During the entire build, the only jobs I subcontracted out were asbestos removal around the boiler, the granite counter top fabrication / installation and some of the HVAC. Everything else was done by my father and I.
Towards the end of the project, I began looking into Nova Scotia more and more, and it just seemed to be of a lot better value. I sold that house, and went to greener pastures.
Residential Real Estate Brokerage and Nova Scotia
Shortly after arriving to Nova Scotia, I again took the licensing exam and received my real estate license, scoring at the top of the class. I started at Keller Williams Select Realty and later transitioned to Royal Lepage Atlantic.

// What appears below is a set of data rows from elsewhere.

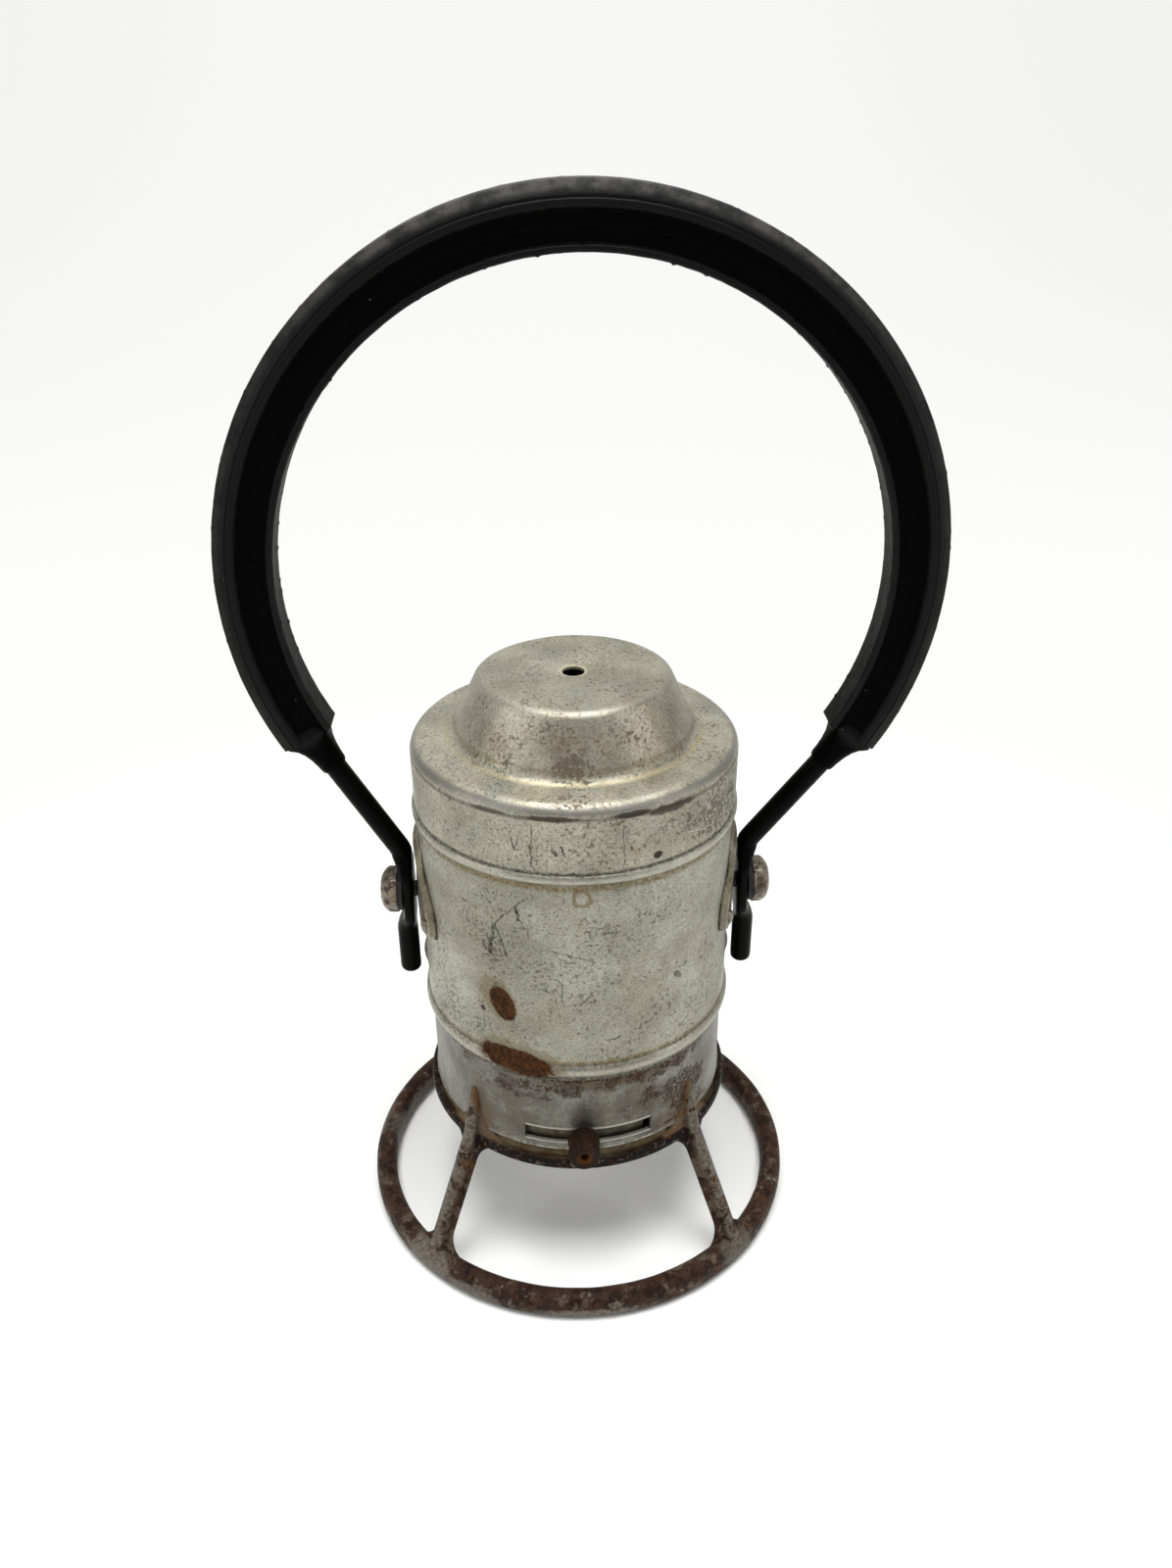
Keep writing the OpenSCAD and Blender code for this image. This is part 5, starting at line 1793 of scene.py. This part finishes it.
    def grip_mesh(self) -> bpy.types.Object:
        """Sweep the grip's section round the bow, with edges nicked and waved by use."""
        front = rounded(self.half_section(), 4)
        loop = spaced(front, 0.7) + spaced([(x, -y) for x, y in front[::-1]], 0.7)[1:-1]
        section = np.array(loop)
        middle_x, middle_z = self.centre
        rings = []
        steps = self.grip_steps
        for k in range(steps + 1):
            angle = self.ends[0] + 2 * self.grip_angle * k / steps
            a = math.radians(angle)
            ring = []
            for x, y in section:
                here = Vector((angle / 3.2, x / 5, y / 5))
                edge = abs(y) / 6 * (1 if abs(x) > 4 else 0.3)
                wave = noise.noise(here) * 0.16 * edge
                nick = max(0.0, noise.noise(Vector((angle / 0.6, x / 3, y / 3 + 7))) - 0.42) * 1.3 * edge
                reach = self.bow_radius + x + math.copysign(wave - nick, x)
                swell = 1 + 0.03 * noise.noise(Vector((angle / 6, x / 8, 2.2)))
                depth = y * swell - math.copysign(nick * 0.5, y)
                ring.append((middle_x + reach * math.cos(a), depth, middle_z + reach * math.sin(a)))
            rings.append(np.array(ring))
        made = mesh_object("grip_tread", *swept(rings), 38)
        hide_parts("bail_grip")
        return made

    def boots_mesh(self) -> bpy.types.Object:
        """Loft the boot at each end of the grip, from its full width down to the rod."""
        stations = np.array([
            (-3, 6.4, 4.7, 5), (0, 7.2, 5.1, 5), (0.6, 7.0, 5.0, 4.5), (2, 5.7, 4.8, 3.4),
            (4, 4.9, 4.5, 2.6), (6.5, 4.35, 4.2, 2.2), (9, 4.05, 4.0, 2), (11.4, 3.85, 3.85, 2),
            (12, 3.5, 3.5, 2),
        ])
        parts = []
        for side, end in ((-1, self.ends[1]), (1, self.ends[0])):
            foot = self.on_bow(end)
            way = np.array([side * self.half_width, self.bend]) - foot
            way /= np.linalg.norm(way)
            rings = []
            for along in np.arange(stations[0, 0], stations[-1, 0] + 0.01, 0.5):
                sizes = [np.interp(along, stations[:, 0], stations[:, k]) for k in (1, 2, 3)]
                rings.append(crossed(foot + way * along, way, superellipse(*sizes, 48)))
            parts.append(swept(rings))
        return mesh_object("grip_boots", *joined(parts), 50)

    def build(self) -> None:
        """Build and dress the bail."""
        place(self.rod_mesh(), Body.BAIL, Enamel().make())
        rubber = Rubber(self.centre, self.bow_radius + self.reach_out).make()
        place(self.grip_mesh(), Body.BAIL, rubber)
        place(self.boots_mesh(), Body.BAIL, rubber)


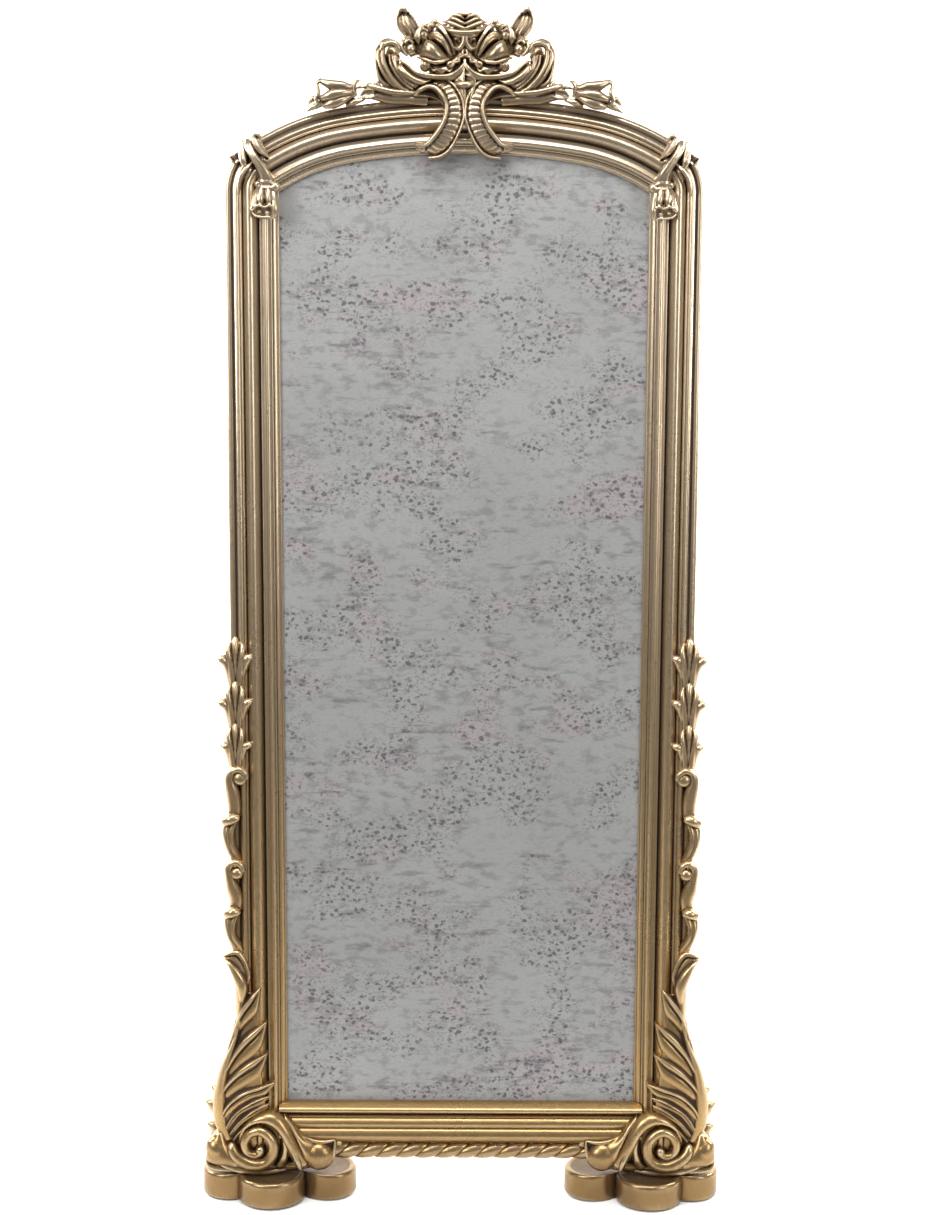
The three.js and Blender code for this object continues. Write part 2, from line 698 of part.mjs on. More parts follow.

Quickly, I made good use of my past experiences, as I am one of, if not the only Realtor in Atlantic Canada who has rewired and plumbed an entire home, framed an addition, roofed, tiled, drywalled and installed moldings, windows, doors – all permitted and inspected. Spotting issues at a quick glance saves a lot of time, money and aggravation.
My work in retail leasing also aided in my ability to learn areas extremely quickly, as I pay close attention to the traffic patterns, the type of people in local grocery stores and businesses, proximity to industrial uses, and even the type of garbage on the streets. I have also spent time living in rural, urban and suburban settings here in Nova Scotia.
I now do a fair bit of work with high-end homes, investments, relocations, new construction and first-time buyers (who are unfamiliar with many of the components of home-ownership). I rank among the top 10% of Royal Lepage Agents in my region and look forward to helping many others buy and sell.